● **WRITTEN EXERCISE**: Nothing may be dropped or altered: reproduce all the data.

● **RECORDS**:
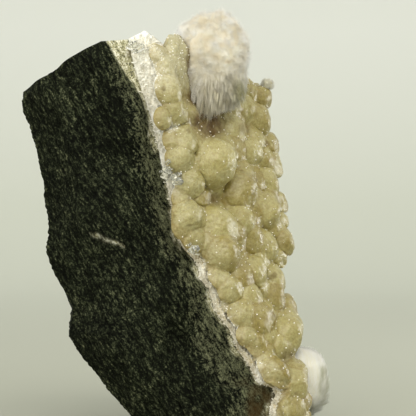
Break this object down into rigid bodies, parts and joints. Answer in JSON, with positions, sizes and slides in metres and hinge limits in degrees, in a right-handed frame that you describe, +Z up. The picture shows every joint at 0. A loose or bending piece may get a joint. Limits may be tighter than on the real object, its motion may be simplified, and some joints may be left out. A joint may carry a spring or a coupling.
{
  "type": "okenite puffball on matrix",
  "caption": "White fibrous okenite puffball on a cream botryoidal crust, on a broken block of dark basalt that stands on its flat base.",
  "frame": {"origin": "centre of the flat broken base, on the surface that the specimen stands on", "axes": "+Z up along the specimen, +X right across the broken basalt face towards the crust, +Y into the block, away from that face"},
  "size_m": [0.0785, 0.0473, 0.1089],
  "materials": {
    "basalt": "broken basalt, dark green-grey, fine-grained and rough",
    "druse": "white sugary druse of tiny crystals",
    "crust": "cream-yellow waxy botryoidal crust, slightly see-through, satin gloss",
    "okenite": "white matted fibres, soft and silky"
  },
  "bodies": {
    "root": {"basalt_matrix": "basalt", "druse_rind": "druse", "botryoidal_crust": "crust", "okenite_puffball": "okenite", "okenite_lower": "okenite", "okenite_tuft": "okenite"}
  },
  "joints": []
}
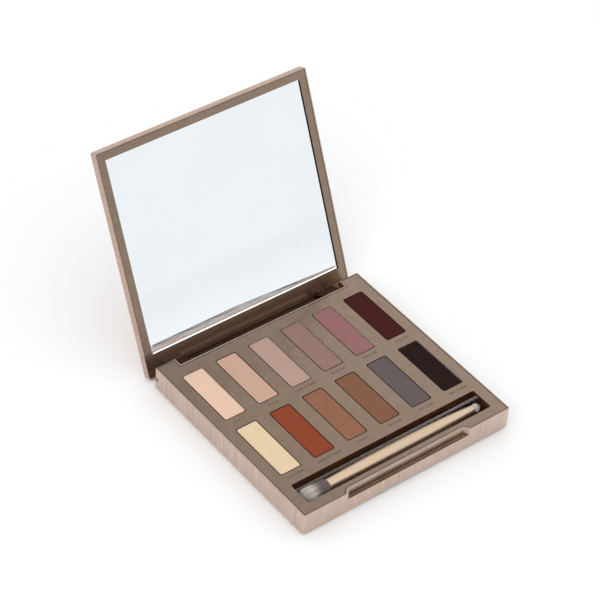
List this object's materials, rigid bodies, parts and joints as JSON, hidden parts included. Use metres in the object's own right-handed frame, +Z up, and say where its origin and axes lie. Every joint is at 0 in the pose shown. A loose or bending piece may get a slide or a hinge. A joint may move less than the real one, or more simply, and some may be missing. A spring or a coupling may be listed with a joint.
{
  "type": "eyeshadow palette",
  "caption": "Hinged make-up palette: shallow base with pans of pressed powder, a brush in a trough, and a mirrored lid that folds flat over it.",
  "frame": {"origin": "centre of the flat plinth face the base rests on", "axes": "+Z up, +Y towards the hinge at the back, +X to the right along the front edge; the lid stands open at rest"},
  "size_m": [0.15, 0.2098, 0.132],
  "materials": {
    "case_rose": "satin",
    "panel_taupe": "satin",
    "pan_tin": "satin",
    "pan_glue": "matte",
    "magnet": "satin",
    "hinge_steel": "satin",
    "mirror": "polished",
    "mirror_tape": "matte",
    "brush_champagne": "satin",
    "bristles_dark": "matte",
    "bristles_white": "matte",
    "clear_film": "gloss",
    "powder_01": "matte",
    "powder_02": "matte",
    "powder_03": "matte",
    "powder_04": "matte",
    "powder_05": "matte",
    "powder_06": "matte",
    "powder_07": "matte",
    "powder_08": "matte",
    "powder_09": "matte",
    "powder_10": "matte",
    "powder_11": "matte",
    "powder_12": "matte"
  },
  "bodies": {
    "base": {"base_shell": "case_rose", "base_tray": "panel_taupe", "pan_01": "pan_tin", "pan_02": "pan_tin", "pan_03": "pan_tin", "pan_04": "pan_tin", "pan_05": "pan_tin", "pan_06": "pan_tin", "pan_07": "pan_tin", "pan_08": "pan_tin", "pan_09": "pan_tin", "pan_10": "pan_tin", "pan_11": "pan_tin", "pan_12": "pan_tin", "powder_01": "powder_01", "powder_02": "powder_02", "powder_03": "powder_03", "powder_04": "powder_04", "powder_05": "powder_05", "powder_06": "powder_06", "powder_07": "powder_07", "powder_08": "powder_08", "powder_09": "powder_09", "powder_10": "powder_10", "powder_11": "powder_11", "powder_12": "powder_12", "pan_glue": "pan_glue", "base_magnets": "magnet", "hinge_pin_left": "hinge_steel", "hinge_pin_right": "hinge_steel", "brush_sleeve": "clear_film"},
    "lid": {"lid_shell": "case_rose", "lid_frame": "panel_taupe", "mirror_glass": "mirror", "mirror_tape": "mirror_tape", "lid_magnets": "magnet"},
    "brush": {"brush_handle": "brush_champagne", "bristles_large": "bristles_dark", "bristles_small": "bristles_white"}
  },
  "joints": [
    {"name": "lid_hinge", "type": "hinge", "parent": "base", "child": "lid", "pos_m": [0, 0.069, 0.00761], "axis": [-1, 0, 0], "range_deg": [-114, 1]},
    {"name": "brush_roll", "type": "hinge", "parent": "base", "child": "brush", "pos_m": [0, -0.05565, 0.01031], "axis": [1, 0, 0], "continuous": true}
  ]
}
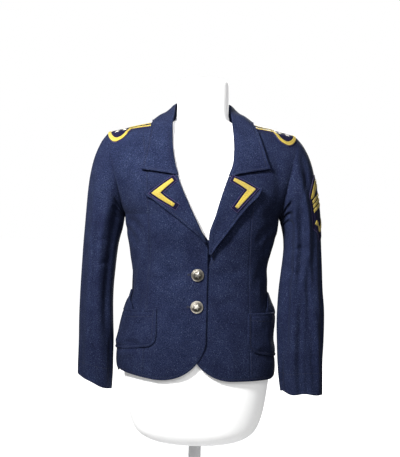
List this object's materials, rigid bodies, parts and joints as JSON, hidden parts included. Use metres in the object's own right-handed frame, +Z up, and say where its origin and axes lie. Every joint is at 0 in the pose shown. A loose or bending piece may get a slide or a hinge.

● **RESPONSE TO THE TASK**:
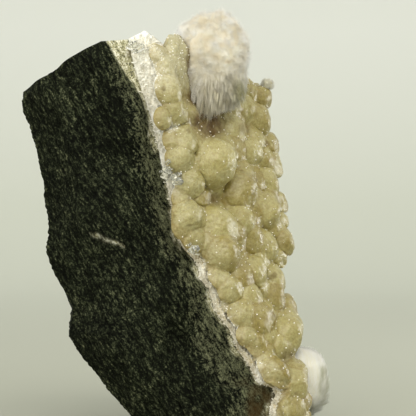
Break this object down into rigid bodies, parts and joints. Answer in JSON, with positions, sizes and slides in metres and hinge limits in degrees, in a right-handed frame that you describe, +Z up. The picture shows every joint at 0. A loose or bending piece may get a joint. Limits may be tighter than on the real object, its motion may be simplified, and some joints may be left out. A joint may carry a spring or a coupling.
{
  "type": "okenite puffball on matrix",
  "caption": "White fibrous okenite puffball on a cream botryoidal crust, on a broken block of dark basalt that stands on its flat base.",
  "frame": {"origin": "centre of the flat broken base, on the surface that the specimen stands on", "axes": "+Z up along the specimen, +X right across the broken basalt face towards the crust, +Y into the block, away from that face"},
  "size_m": [0.0785, 0.0473, 0.1089],
  "materials": {
    "basalt": "broken basalt, dark green-grey, fine-grained and rough",
    "druse": "white sugary druse of tiny crystals",
    "crust": "cream-yellow waxy botryoidal crust, slightly see-through, satin gloss",
    "okenite": "white matted fibres, soft and silky"
  },
  "bodies": {
    "root": {"basalt_matrix": "basalt", "druse_rind": "druse", "botryoidal_crust": "crust", "okenite_puffball": "okenite", "okenite_lower": "okenite", "okenite_tuft": "okenite"}
  },
  "joints": []
}
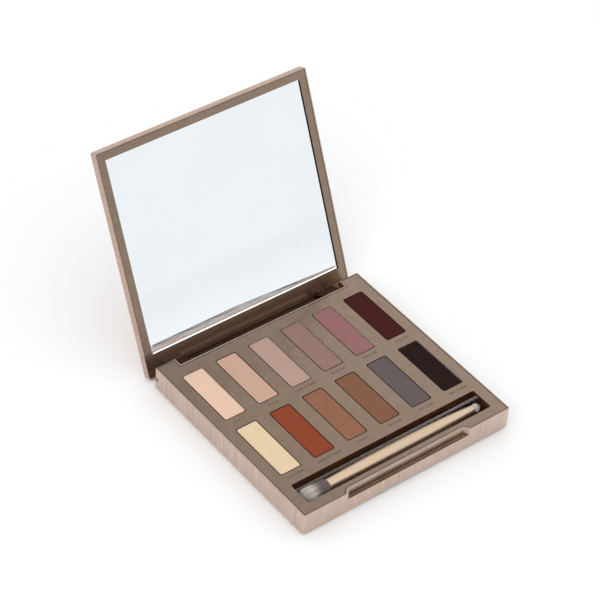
List this object's materials, rigid bodies, parts and joints as JSON, hidden parts included. Use metres in the object's own right-handed frame, +Z up, and say where its origin and axes lie. Every joint is at 0 in the pose shown. A loose or bending piece may get a slide or a hinge. A joint may move less than the real one, or more simply, and some may be missing. A spring or a coupling may be listed with a joint.
{
  "type": "eyeshadow palette",
  "caption": "Hinged make-up palette: shallow base with pans of pressed powder, a brush in a trough, and a mirrored lid that folds flat over it.",
  "frame": {"origin": "centre of the flat plinth face the base rests on", "axes": "+Z up, +Y towards the hinge at the back, +X to the right along the front edge; the lid stands open at rest"},
  "size_m": [0.15, 0.2098, 0.132],
  "materials": {
    "case_rose": "satin",
    "panel_taupe": "satin",
    "pan_tin": "satin",
    "pan_glue": "matte",
    "magnet": "satin",
    "hinge_steel": "satin",
    "mirror": "polished",
    "mirror_tape": "matte",
    "brush_champagne": "satin",
    "bristles_dark": "matte",
    "bristles_white": "matte",
    "clear_film": "gloss",
    "powder_01": "matte",
    "powder_02": "matte",
    "powder_03": "matte",
    "powder_04": "matte",
    "powder_05": "matte",
    "powder_06": "matte",
    "powder_07": "matte",
    "powder_08": "matte",
    "powder_09": "matte",
    "powder_10": "matte",
    "powder_11": "matte",
    "powder_12": "matte"
  },
  "bodies": {
    "base": {"base_shell": "case_rose", "base_tray": "panel_taupe", "pan_01": "pan_tin", "pan_02": "pan_tin", "pan_03": "pan_tin", "pan_04": "pan_tin", "pan_05": "pan_tin", "pan_06": "pan_tin", "pan_07": "pan_tin", "pan_08": "pan_tin", "pan_09": "pan_tin", "pan_10": "pan_tin", "pan_11": "pan_tin", "pan_12": "pan_tin", "powder_01": "powder_01", "powder_02": "powder_02", "powder_03": "powder_03", "powder_04": "powder_04", "powder_05": "powder_05", "powder_06": "powder_06", "powder_07": "powder_07", "powder_08": "powder_08", "powder_09": "powder_09", "powder_10": "powder_10", "powder_11": "powder_11", "powder_12": "powder_12", "pan_glue": "pan_glue", "base_magnets": "magnet", "hinge_pin_left": "hinge_steel", "hinge_pin_right": "hinge_steel", "brush_sleeve": "clear_film"},
    "lid": {"lid_shell": "case_rose", "lid_frame": "panel_taupe", "mirror_glass": "mirror", "mirror_tape": "mirror_tape", "lid_magnets": "magnet"},
    "brush": {"brush_handle": "brush_champagne", "bristles_large": "bristles_dark", "bristles_small": "bristles_white"}
  },
  "joints": [
    {"name": "lid_hinge", "type": "hinge", "parent": "base", "child": "lid", "pos_m": [0, 0.069, 0.00761], "axis": [-1, 0, 0], "range_deg": [-114, 1]},
    {"name": "brush_roll", "type": "hinge", "parent": "base", "child": "brush", "pos_m": [0, -0.05565, 0.01031], "axis": [1, 0, 0], "continuous": true}
  ]
}
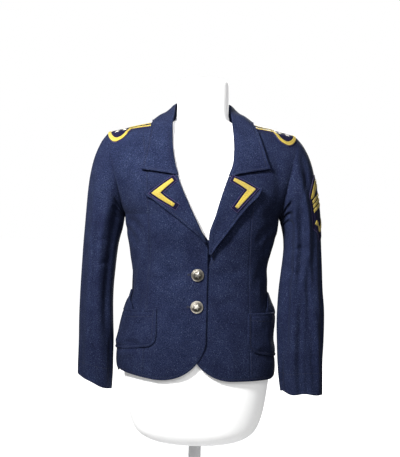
List this object's materials, rigid bodies, parts and joints as JSON, hidden parts included. Use metres in the object's own right-handed frame, +Z up, and say where its origin and axes lie. Every joint is at 0 in the pose shown. A loose or bending piece may get a slide or a hinge.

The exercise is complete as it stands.